▶ [Part of a data file]:
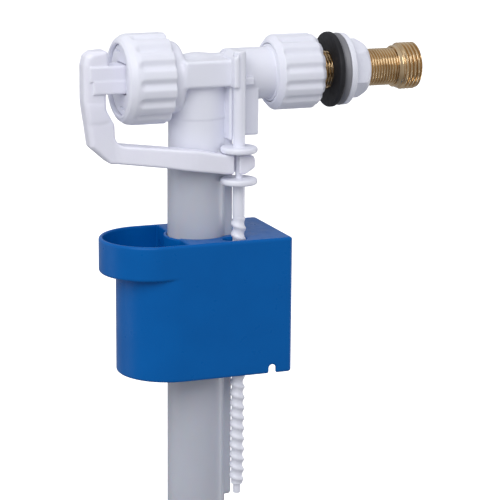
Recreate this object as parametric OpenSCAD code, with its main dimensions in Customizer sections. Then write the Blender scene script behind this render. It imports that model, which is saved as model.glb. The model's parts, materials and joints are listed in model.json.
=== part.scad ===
// Side-entry toilet fill valve with a bell float, drawn with the float down and the valve open.
// The inlet axis runs along X and the riser hangs down along -Z. The origin is on the inlet axis,
// at the outer end of the full inlet thread, where its end chamfer starts.

/* [Overall] */
// Distance from the riser's axis to the outer end of the full inlet thread
inlet_reach = 103.2; // [103:0.1:120]
// Distance from the inlet axis down to the lower end of the riser tube
riser_drop = 252; // [220:1:300]

/* [Valve head] */
// Outer radius of the ribbed cap nut
cap_r = 19.8; // [19.4:0.1:21]
// Number of grip grooves round the cap nut
cap_grooves = 15; // [10:1:20]
// Outer radius of the horizontal barrel
barrel_r = 9.7; // [9.5:0.1:10.4]
// Outer radius of the inlet neck
neck_r = 11.4; // [11:0.1:12]

/* [Inlet] */
// Outer radius of the ribbed coupling nut
coupling_r = 16.6; // [16:0.1:18]
// Number of grip grooves round the coupling nut
coupling_grooves = 14; // [10:1:18]
// Crest radius of the G3/8 shank thread
shank_r = 8.331; // [8.331]
// Pitch of the G3/8 shank thread
shank_pitch = 1.337; // [1.337]
// Crest radius of the G1/2 inlet thread
inlet_r = 10.478; // [10.478]
// Pitch of the G1/2 inlet thread
inlet_pitch = 1.814; // [1.814]
// Radius of the rubber and plastic wall washers
washer_r = 16.7; // [15:0.1:19]
// Backnut size across the flats
backnut_af = 23; // [22:0.5:27]

/* [Riser and float] */
// Outer radius of the riser tube
riser_r = 12.9; // [12.7:0.1:13]
// Wall thickness of the riser tube
riser_wall = 1.55; // [1.3:0.05:1.6]
// Height of the float's top face, measured from the inlet axis
float_top = -69.7; // [-72:0.1:-68]
// Height of the float's body
float_h = 61.1; // [50:0.1:70]
// Half the float's front-to-back depth
float_w = 22.7; // [22.5:0.1:24]
// Right side of the float, from the riser's axis
float_right = 36.9; // [34:0.1:42]
// Height of the cup lip round the float's top
lip_h = 15.4; // [12:0.1:18]
// Wall thickness of the float
float_wall = 1.8; // [1.5:0.1:1.9]

/* [Lever and screw] */
// Half the width of the lever's bar
lever_half = 6; // [5:0.1:6.1]
// Distance of the adjusting screw from the riser's axis, along X
screw_x = 13.35; // [13.3:0.05:13.6]
// Distance of the adjusting screw in front of the riser's axis
screw_y = -16.6; // [-16.8:0.05:-16.5]
// Radius of the screw's two discs
disc_r = 8.1; // [7:0.1:8.1]
// Crest radius of the screw's coarse thread
screw_crest_r = 3.3; // [3:0.1:3.4]
// Pitch of the screw's coarse thread
screw_pitch = 4.8; // [4:0.1:6]

/* [Hidden] */
$fn = 72;
eps = 0.01;
gap = 0.4;                      // working gap between pieces that move past each other
fit = 0.06;                     // radial clearance of a running fit

// Valve head, along X from the mouth of the cap nut to the riser
mouth_x = -36.2;
mouth_r = 15.5;
lip_back_x = -33.1;
cap_back_x = -15.5;
cap_bore_r = 17.1;
collar_r = 15.7;
collar_end_x = -9.3;
collar_thread_r = 16.8;
collar_front_x = -30.9;
seat_bore_r = 14.8;
shelf_x = -20.5;
outlet_r = 12.2;
outlet_floor_x = -13;
barrel_bore_r = 8.2;

// Riser socket
socket_bottom = -33;
socket_step_z = -17.5;
socket_lower_r = riser_r - 0.3;
socket_top = 10.3;
crown_r = 18;
socket_bore_r = 11.3;
socket_bore_top = -6;
air_port_z = -11.8;
air_port_r = 1.2;
spigot_r = 11.2;
spigot_bore_r = 9.7;
spigot_top = -8.5;

// Inlet neck and coupling
neck_x = 12.8;
neck_end_x = 46.8;
neck_thread_r = 12.6;
neck_thread_x = 33.3;
neck_bore_r = 8.4;
bulkhead_x = 14;
bulkhead_end_x = 22;
nozzle_r = 5;
nozzle_bore_r = 2.8;
seat_x = -20;
coupling_x = 33;
coupling_end_x = 55;
coupling_flange_x = 51.8;
coupling_bore_r = 13;
tail_flange_x = 48.7;
tail_flange_r = 12.3;
tail_bore_r = 5.6;
washer_x = 60.9;
rubber_t = 2.5;
plastic_t = 3.4;
backnut_x = washer_x + rubber_t + plastic_t;
backnut_flange_t = 2.8;
backnut_end_x = 78.2;
backnut_chamfer = 3.2;
backnut_turn = -9;
backnut_flange_r = 16;
end_chamfer = 0.9;
adapter_x = inlet_reach - 10.4;
adapter_step_x = inlet_reach - 3.1;
inlet_turns = 5;
adapter_bore_r = shank_r + fit;
adapter_outlet_r = 6;
tail_end_x = adapter_step_x - 1.4;
thread_depth = 0.6403;          // depth of a 55 degree thread, as a share of its pitch
root_end = 0.42;                // where each ring's root, flank and crest end, as shares of the pitch
crest_start = 0.5;
crest_end = 0.92;

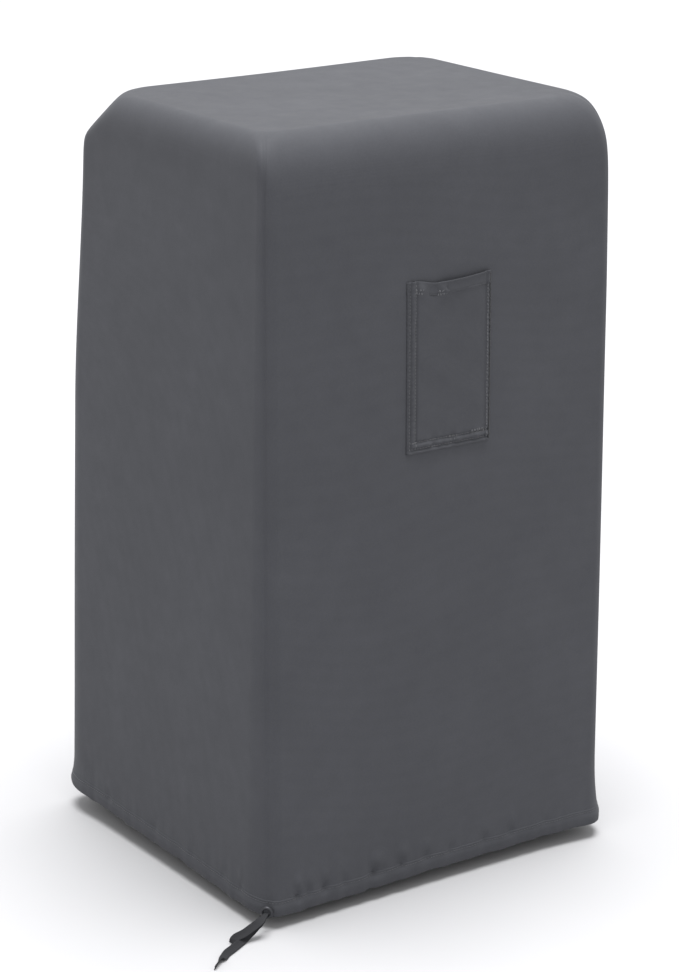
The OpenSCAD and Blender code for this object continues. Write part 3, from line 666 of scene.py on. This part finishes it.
def top_patch(edge):
    """Fills the ring at the top with a grid that is stretched between its four sides."""
    nx, ny = FRONT + 2 * ARC, SIDE + 2 * ARC
    south, east, north, west = four_sides(edge)
    u = length_along(south)[:, None] / length_along(south)[-1]
    v = length_along(east)[:, None] / length_along(east)[-1]
    grid = np.empty((ny + 1, nx + 1, 3))
    for j in range(ny + 1):
        t = v[j]
        row = south * (1 - t) + north * t + west[j] * (1 - u) + east[j] * u
        row -= ((1 - u) * (1 - t) * south[0] + u * (1 - t) * south[-1]
                + (1 - u) * t * north[0] + u * t * north[-1])
        grid[j] = row
    grid[0], grid[-1], grid[:, 0], grid[:, -1] = south, north, west, east
    x = grid[..., 0] / (HALF_W - ROLL_IN_X)
    y = grid[..., 1] / (HALF_D - ROLL_IN_Y)
    inside = np.clip(1 - x ** 2, 0, 1) * np.clip(1 - y ** 2, 0, 1)
    grid[..., 2] -= TOP_SAG * inside ** 0.8
    return grid


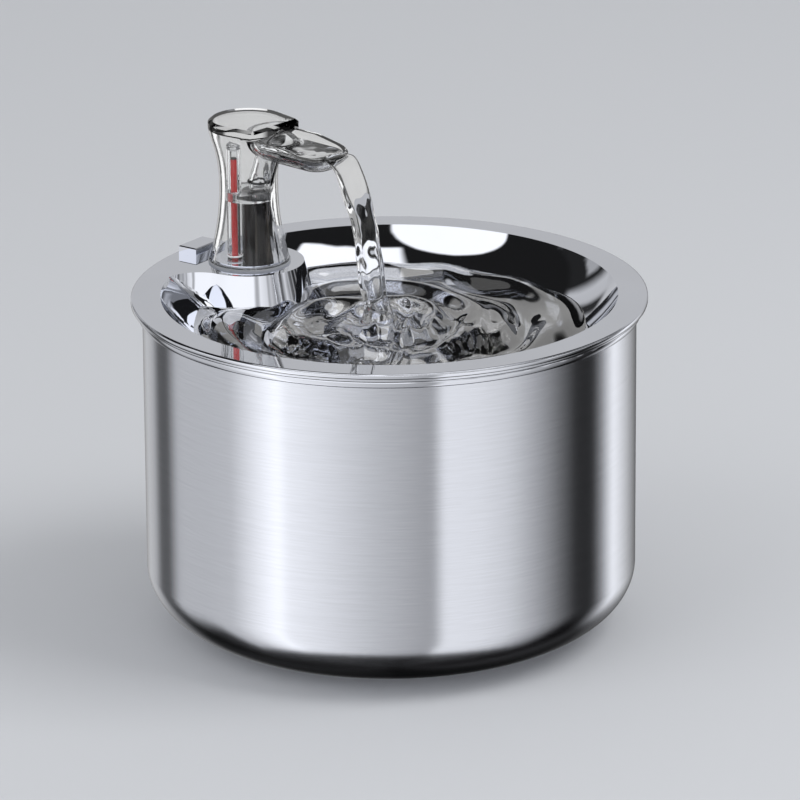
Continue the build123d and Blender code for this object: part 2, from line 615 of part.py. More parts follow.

▶ [Written request]: Repeat exactly the lines from the first line of the records above through the line containing "end chamfer starts.", both included, and nothing else.

▶ [Written solution]:
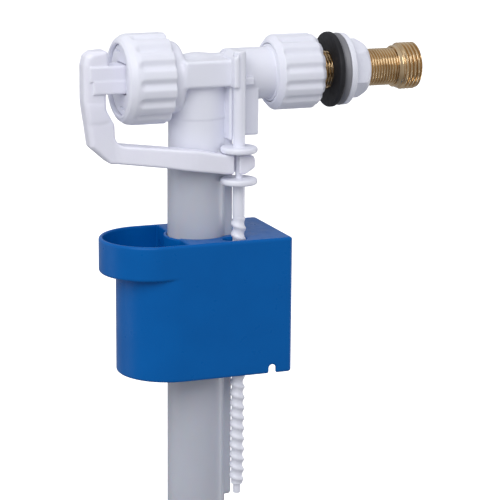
Recreate this object as parametric OpenSCAD code, with its main dimensions in Customizer sections. Then write the Blender scene script behind this render. It imports that model, which is saved as model.glb. The model's parts, materials and joints are listed in model.json.
=== part.scad ===
// Side-entry toilet fill valve with a bell float, drawn with the float down and the valve open.
// The inlet axis runs along X and the riser hangs down along -Z. The origin is on the inlet axis,
// at the outer end of the full inlet thread, where its end chamfer starts.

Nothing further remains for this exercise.